Pitt's University Library System announced Friday that it received at total of $200,000 in grants from Consol, the U.S. Office of Surface Mining and the state Department of Environmental Protection to catalog and preserve the collection.

Public access to the collection will help developers, homeowners and municipalities accurately identify areas that might be more prone to subsidence, DEP spokeswoman Helen Humphreys said.

"Companies don't have the same obligation to make public their records as the department does," Humphreys said. "They're not even set up to handle that."

The files include nearly 700 oversized maps called hardbacks because they are made with heavy paper adhered to canvas. Many of them are 5 feet tall and as long as 30 feet.
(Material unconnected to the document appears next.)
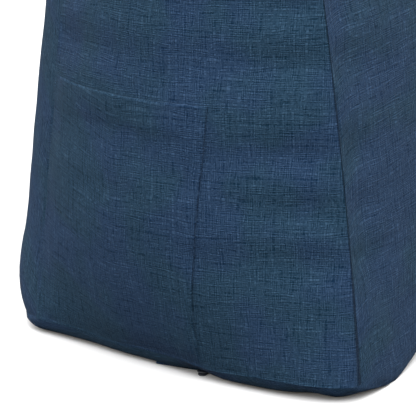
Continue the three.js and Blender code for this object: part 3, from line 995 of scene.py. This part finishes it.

The maps contain the most complete, and sometimes the only, underground diagram of Consol's mines and those of its partners in Allegheny, Westmoreland, Washington, Greene, Fayette and Somerset counties.

Some of the files have been rolled up for a century and need to be placed in a humidity dome to allow them to absorb moisture before they can be rolled out. From there, they are being surveyed, cleaned, repaired and scanned into digital files.

"These maps are not only historically significant, (but) they also serve as vital sources of information to improve public safety, protect the environment, safeguard active miners, improve economic development and more," OSM Director Thomas Shope stated in a news release.

Consol has been donating its archives to Pitt for 10 years. The fact that the federal and state governments are now involved in the project illustrates just how important these files are to the public and industry, Cerenzia said.

"They are interested in preserving these as well," he said.